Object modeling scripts
'''

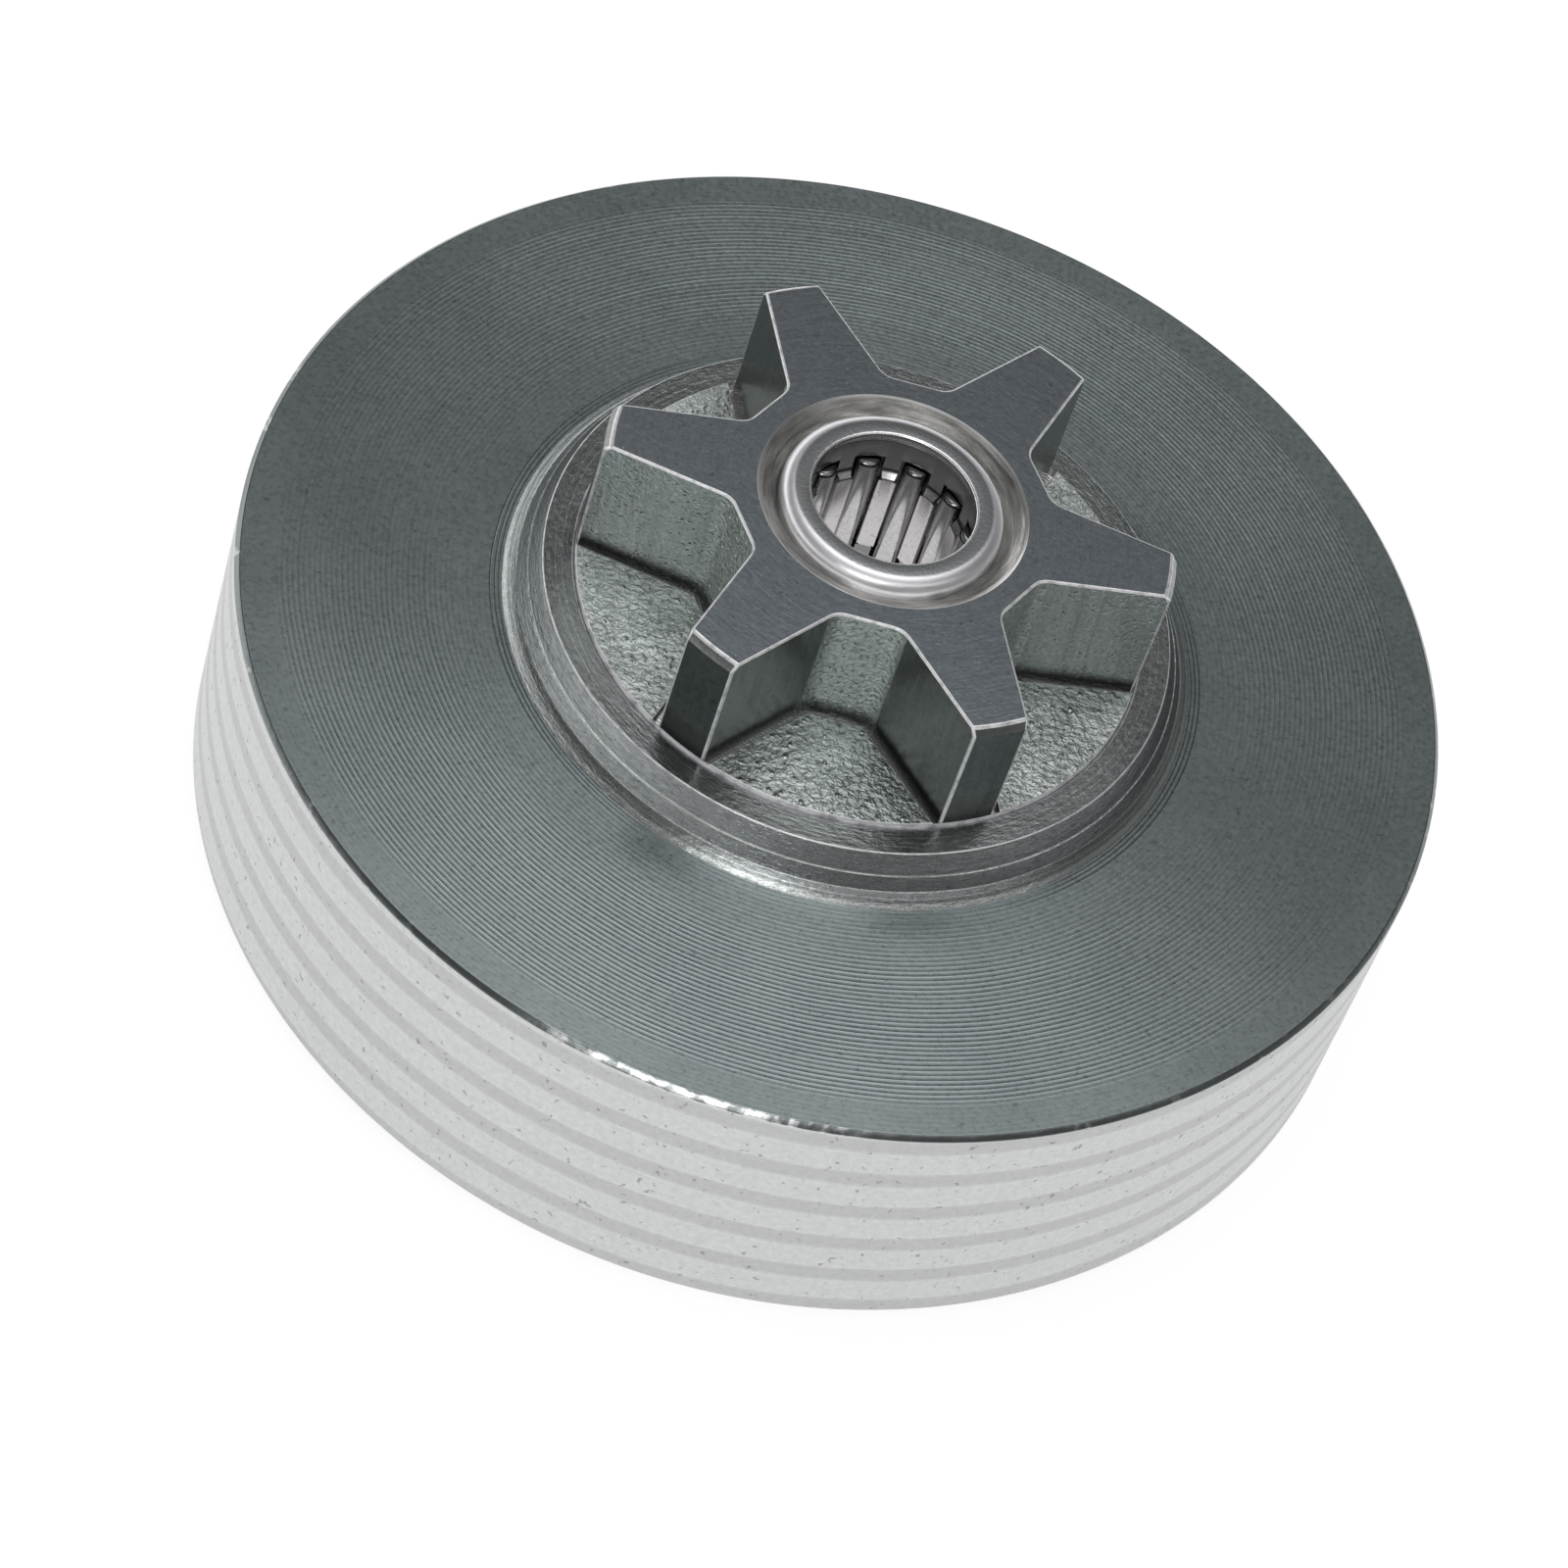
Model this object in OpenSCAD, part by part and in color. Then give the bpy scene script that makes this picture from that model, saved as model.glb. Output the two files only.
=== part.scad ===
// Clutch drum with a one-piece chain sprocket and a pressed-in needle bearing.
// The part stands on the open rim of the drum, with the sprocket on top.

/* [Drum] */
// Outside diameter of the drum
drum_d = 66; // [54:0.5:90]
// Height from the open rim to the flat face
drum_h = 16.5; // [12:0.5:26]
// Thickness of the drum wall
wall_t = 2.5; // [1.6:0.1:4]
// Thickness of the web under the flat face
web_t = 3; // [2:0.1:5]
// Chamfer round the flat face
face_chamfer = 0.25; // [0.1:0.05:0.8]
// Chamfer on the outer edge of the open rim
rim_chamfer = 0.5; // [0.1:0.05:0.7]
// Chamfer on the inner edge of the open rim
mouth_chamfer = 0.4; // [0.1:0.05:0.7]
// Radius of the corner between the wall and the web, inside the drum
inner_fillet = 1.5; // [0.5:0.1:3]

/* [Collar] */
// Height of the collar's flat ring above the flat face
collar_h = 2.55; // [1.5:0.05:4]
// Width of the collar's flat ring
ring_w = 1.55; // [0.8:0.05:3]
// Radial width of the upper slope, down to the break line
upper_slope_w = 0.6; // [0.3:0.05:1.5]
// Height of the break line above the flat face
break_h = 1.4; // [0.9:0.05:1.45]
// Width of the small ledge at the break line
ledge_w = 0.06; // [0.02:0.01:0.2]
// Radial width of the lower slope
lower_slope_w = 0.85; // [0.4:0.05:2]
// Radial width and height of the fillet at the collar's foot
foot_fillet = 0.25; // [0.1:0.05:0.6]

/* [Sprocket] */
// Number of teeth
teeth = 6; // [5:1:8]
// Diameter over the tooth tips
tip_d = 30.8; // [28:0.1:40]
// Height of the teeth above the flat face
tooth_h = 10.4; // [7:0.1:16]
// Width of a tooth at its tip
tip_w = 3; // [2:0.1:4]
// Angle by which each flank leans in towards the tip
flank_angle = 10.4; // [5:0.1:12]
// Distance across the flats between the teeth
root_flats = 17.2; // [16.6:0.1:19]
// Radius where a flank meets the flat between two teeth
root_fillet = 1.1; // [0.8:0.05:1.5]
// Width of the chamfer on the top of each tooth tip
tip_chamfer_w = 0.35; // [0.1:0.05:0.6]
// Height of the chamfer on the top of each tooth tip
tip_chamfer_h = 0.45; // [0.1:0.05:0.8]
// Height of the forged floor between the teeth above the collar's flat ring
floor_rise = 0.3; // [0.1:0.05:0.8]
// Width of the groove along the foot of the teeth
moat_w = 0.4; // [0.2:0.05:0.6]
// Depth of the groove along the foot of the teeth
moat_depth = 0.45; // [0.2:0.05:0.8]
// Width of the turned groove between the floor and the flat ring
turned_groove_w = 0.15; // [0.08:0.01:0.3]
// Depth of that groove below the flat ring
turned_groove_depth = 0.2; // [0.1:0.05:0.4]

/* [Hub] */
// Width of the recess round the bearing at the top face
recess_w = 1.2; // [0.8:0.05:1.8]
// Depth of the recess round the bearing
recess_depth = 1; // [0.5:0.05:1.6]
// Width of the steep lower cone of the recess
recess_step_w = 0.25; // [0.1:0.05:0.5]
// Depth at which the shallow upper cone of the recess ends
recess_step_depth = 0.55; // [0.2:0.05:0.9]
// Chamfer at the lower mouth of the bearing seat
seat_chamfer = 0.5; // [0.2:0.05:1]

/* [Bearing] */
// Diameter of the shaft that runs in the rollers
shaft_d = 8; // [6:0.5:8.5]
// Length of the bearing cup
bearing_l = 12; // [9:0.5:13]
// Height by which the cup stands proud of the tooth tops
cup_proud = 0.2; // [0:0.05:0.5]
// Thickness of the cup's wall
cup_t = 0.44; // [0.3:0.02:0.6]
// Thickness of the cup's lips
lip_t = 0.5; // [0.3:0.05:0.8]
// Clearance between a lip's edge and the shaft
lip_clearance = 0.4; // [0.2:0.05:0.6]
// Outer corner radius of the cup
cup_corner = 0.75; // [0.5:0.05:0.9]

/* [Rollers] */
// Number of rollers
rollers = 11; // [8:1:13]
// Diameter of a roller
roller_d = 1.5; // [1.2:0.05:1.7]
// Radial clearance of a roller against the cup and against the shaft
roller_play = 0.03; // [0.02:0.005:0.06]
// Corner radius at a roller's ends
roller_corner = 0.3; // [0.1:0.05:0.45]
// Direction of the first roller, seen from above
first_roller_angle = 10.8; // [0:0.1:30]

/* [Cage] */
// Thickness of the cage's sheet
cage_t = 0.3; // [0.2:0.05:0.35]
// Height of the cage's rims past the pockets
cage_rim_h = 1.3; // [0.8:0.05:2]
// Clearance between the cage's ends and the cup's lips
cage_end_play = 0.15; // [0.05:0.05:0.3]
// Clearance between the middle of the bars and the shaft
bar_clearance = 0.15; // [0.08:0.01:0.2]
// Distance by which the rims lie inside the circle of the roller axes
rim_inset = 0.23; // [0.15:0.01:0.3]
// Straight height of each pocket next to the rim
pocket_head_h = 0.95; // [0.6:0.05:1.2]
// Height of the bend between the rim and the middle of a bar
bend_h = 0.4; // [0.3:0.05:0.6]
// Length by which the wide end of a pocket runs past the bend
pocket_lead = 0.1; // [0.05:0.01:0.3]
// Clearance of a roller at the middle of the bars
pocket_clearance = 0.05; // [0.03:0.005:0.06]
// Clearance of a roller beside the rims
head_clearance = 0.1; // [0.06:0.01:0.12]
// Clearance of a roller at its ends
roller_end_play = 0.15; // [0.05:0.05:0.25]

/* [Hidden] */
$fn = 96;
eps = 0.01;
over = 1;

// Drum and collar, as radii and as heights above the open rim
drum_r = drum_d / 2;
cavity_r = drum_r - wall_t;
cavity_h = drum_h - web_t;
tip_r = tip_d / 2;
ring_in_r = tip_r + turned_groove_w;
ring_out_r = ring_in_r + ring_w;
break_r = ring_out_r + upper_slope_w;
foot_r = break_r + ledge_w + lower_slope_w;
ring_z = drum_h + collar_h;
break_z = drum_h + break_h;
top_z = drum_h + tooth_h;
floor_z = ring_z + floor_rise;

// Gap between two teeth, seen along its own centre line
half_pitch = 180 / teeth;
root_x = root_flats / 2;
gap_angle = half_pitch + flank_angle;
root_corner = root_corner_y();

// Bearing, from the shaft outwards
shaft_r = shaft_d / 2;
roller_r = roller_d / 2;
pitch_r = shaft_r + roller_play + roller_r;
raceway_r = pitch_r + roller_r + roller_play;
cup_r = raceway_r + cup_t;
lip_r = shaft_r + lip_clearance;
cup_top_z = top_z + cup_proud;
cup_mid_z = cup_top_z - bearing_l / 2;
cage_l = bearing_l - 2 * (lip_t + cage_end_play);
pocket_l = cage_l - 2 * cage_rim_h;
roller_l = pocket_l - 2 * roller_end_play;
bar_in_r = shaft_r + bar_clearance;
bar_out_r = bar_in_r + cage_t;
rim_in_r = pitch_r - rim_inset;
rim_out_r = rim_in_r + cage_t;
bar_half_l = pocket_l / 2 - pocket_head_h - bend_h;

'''
'''

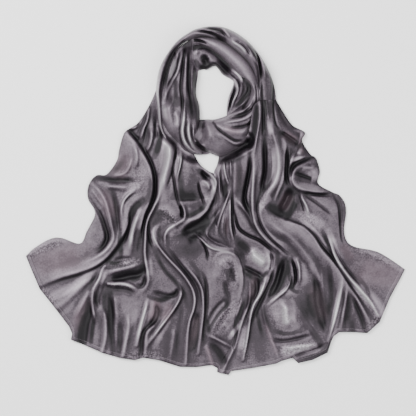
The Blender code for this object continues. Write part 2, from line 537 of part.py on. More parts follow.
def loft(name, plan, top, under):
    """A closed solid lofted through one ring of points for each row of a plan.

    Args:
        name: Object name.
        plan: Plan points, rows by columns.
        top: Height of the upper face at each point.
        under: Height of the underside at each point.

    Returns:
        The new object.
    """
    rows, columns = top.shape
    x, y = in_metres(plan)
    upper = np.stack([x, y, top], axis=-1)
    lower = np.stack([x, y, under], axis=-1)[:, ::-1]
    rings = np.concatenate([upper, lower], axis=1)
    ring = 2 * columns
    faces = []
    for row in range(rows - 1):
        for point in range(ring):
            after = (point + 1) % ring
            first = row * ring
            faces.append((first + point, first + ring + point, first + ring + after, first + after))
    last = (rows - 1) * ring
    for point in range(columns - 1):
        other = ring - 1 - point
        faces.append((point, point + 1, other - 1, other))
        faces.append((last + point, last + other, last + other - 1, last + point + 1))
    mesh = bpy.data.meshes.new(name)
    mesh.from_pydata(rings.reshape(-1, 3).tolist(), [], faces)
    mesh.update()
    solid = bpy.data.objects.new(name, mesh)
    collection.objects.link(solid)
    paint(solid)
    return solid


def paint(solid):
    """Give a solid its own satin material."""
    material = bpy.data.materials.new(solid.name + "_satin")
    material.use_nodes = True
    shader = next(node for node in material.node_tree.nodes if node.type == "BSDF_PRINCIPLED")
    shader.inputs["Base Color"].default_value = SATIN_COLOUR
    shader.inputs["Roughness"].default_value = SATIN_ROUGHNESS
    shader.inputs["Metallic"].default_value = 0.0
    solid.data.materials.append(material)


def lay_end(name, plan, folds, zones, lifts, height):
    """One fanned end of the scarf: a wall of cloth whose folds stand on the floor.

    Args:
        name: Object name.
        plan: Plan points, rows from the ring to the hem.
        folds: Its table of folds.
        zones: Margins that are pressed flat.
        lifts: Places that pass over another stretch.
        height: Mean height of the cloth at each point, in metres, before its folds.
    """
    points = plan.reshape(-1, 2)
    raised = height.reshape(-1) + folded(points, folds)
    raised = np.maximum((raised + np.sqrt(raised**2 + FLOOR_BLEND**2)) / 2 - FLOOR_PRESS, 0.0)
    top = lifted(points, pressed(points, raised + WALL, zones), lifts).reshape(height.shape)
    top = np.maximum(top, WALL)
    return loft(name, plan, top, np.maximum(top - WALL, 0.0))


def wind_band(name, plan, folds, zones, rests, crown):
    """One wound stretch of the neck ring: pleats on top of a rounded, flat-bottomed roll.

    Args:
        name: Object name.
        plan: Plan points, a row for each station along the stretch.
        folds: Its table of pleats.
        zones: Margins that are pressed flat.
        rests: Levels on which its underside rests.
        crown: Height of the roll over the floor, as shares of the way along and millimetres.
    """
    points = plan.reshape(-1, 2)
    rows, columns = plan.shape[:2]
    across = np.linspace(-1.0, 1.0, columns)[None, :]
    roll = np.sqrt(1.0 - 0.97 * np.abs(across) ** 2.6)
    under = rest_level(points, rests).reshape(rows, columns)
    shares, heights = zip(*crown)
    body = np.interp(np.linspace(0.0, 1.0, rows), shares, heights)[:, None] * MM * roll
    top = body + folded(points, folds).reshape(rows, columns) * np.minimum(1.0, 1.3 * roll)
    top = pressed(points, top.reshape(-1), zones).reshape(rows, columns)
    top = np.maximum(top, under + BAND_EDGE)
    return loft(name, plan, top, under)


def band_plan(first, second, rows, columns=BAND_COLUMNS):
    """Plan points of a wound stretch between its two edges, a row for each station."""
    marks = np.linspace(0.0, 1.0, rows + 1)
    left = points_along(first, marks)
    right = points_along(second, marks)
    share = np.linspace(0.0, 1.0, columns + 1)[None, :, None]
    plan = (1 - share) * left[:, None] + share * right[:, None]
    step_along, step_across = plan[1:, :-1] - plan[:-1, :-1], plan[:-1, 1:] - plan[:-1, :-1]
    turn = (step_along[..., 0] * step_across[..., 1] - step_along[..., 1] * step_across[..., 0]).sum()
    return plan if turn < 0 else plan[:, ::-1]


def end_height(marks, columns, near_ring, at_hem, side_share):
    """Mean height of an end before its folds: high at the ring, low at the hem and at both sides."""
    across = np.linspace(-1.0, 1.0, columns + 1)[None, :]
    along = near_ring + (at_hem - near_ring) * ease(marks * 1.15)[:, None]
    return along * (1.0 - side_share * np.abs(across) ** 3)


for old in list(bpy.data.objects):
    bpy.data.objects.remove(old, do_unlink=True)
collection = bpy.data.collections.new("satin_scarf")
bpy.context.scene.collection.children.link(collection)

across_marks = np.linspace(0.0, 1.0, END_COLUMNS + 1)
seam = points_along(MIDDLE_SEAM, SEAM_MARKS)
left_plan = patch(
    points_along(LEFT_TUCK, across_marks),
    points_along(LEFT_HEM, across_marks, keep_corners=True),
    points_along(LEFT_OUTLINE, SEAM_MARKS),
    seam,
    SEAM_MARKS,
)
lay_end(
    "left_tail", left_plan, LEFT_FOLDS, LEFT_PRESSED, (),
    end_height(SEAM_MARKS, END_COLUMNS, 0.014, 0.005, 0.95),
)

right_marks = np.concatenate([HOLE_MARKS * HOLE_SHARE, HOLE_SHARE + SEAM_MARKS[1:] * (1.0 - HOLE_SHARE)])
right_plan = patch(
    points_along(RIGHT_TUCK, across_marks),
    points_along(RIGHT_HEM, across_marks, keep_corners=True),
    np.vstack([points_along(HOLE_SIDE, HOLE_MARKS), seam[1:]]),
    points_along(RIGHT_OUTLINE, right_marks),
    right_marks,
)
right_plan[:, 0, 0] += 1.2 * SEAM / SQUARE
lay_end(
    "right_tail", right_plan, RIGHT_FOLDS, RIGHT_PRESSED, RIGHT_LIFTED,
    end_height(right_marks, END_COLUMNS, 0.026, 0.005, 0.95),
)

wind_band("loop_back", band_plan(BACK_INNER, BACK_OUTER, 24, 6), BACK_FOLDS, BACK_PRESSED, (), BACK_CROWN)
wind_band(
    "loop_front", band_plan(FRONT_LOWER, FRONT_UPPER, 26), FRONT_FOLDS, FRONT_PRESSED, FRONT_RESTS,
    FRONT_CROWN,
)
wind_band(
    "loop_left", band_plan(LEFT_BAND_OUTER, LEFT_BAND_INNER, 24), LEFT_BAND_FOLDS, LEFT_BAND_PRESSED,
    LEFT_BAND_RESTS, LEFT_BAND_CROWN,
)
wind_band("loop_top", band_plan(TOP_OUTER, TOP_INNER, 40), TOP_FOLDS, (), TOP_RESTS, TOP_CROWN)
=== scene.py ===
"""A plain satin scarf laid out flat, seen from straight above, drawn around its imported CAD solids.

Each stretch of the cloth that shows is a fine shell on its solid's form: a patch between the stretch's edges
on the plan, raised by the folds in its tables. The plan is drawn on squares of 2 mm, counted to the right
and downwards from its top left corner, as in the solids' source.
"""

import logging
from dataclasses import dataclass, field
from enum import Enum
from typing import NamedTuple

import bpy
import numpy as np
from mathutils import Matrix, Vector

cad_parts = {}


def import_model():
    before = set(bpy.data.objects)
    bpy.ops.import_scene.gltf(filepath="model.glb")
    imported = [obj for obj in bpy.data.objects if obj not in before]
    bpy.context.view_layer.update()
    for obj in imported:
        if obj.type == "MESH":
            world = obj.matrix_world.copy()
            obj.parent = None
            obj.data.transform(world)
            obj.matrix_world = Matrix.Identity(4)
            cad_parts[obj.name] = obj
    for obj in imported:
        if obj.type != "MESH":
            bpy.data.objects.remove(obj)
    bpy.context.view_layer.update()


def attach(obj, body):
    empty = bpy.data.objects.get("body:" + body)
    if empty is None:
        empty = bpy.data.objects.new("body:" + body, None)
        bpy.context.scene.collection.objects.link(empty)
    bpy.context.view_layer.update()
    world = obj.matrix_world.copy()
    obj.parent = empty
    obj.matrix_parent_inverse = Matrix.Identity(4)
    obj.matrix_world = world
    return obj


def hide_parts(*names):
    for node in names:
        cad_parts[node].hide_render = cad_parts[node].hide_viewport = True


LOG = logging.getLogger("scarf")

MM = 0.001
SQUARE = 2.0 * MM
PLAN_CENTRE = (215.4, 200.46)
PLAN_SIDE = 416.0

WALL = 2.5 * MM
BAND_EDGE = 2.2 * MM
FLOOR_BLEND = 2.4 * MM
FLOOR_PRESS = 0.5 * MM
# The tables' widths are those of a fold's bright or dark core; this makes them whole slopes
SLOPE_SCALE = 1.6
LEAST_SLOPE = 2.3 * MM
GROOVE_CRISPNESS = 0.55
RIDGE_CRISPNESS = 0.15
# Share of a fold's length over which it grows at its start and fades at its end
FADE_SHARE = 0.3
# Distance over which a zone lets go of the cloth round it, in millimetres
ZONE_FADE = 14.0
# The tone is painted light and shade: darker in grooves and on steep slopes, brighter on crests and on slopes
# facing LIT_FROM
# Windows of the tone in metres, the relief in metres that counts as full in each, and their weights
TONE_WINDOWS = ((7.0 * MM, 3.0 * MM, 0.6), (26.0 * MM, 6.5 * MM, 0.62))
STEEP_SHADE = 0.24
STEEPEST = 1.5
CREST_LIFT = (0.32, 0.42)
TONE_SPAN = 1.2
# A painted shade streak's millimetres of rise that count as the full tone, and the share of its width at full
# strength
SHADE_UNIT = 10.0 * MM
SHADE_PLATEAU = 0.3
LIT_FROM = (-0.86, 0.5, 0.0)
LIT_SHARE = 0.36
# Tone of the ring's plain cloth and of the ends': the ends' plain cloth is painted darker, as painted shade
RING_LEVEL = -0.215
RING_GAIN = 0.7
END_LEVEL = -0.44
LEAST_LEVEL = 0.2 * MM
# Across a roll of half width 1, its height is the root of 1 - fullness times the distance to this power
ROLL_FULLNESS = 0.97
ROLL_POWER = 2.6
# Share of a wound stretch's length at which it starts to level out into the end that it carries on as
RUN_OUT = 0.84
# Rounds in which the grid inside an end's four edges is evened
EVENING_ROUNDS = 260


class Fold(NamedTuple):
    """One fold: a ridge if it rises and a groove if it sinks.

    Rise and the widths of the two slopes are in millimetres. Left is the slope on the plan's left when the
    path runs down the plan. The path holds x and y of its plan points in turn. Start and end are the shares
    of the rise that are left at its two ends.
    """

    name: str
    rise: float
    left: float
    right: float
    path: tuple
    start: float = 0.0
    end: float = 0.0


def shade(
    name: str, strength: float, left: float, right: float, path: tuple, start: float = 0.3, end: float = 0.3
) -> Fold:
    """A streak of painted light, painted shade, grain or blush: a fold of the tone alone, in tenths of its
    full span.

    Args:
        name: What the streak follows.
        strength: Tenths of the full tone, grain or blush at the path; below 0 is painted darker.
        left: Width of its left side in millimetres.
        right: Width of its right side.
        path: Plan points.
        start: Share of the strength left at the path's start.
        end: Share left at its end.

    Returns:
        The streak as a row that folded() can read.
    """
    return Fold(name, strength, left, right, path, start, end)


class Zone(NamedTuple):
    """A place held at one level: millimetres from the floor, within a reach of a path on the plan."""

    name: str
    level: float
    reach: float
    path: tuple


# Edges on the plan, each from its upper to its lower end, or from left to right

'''

Print, without alteration, the lines from the line with "BACK_PRESSED, (), BACK_CROWN)" to the line with "obj.data.transform(world)". Include both of them, and omit every other line.

■ Response ■
wind_band("loop_back", band_plan(BACK_INNER, BACK_OUTER, 24, 6), BACK_FOLDS, BACK_PRESSED, (), BACK_CROWN)
wind_band(
    "loop_front", band_plan(FRONT_LOWER, FRONT_UPPER, 26), FRONT_FOLDS, FRONT_PRESSED, FRONT_RESTS,
    FRONT_CROWN,
)
wind_band(
    "loop_left", band_plan(LEFT_BAND_OUTER, LEFT_BAND_INNER, 24), LEFT_BAND_FOLDS, LEFT_BAND_PRESSED,
    LEFT_BAND_RESTS, LEFT_BAND_CROWN,
)
wind_band("loop_top", band_plan(TOP_OUTER, TOP_INNER, 40), TOP_FOLDS, (), TOP_RESTS, TOP_CROWN)
=== scene.py ===
"""A plain satin scarf laid out flat, seen from straight above, drawn around its imported CAD solids.

Each stretch of the cloth that shows is a fine shell on its solid's form: a patch between the stretch's edges
on the plan, raised by the folds in its tables. The plan is drawn on squares of 2 mm, counted to the right
and downwards from its top left corner, as in the solids' source.
"""

import logging
from dataclasses import dataclass, field
from enum import Enum
from typing import NamedTuple

import bpy
import numpy as np
from mathutils import Matrix, Vector

cad_parts = {}


def import_model():
    before = set(bpy.data.objects)
    bpy.ops.import_scene.gltf(filepath="model.glb")
    imported = [obj for obj in bpy.data.objects if obj not in before]
    bpy.context.view_layer.update()
    for obj in imported:
        if obj.type == "MESH":
            world = obj.matrix_world.copy()
            obj.parent = None
            obj.data.transform(world)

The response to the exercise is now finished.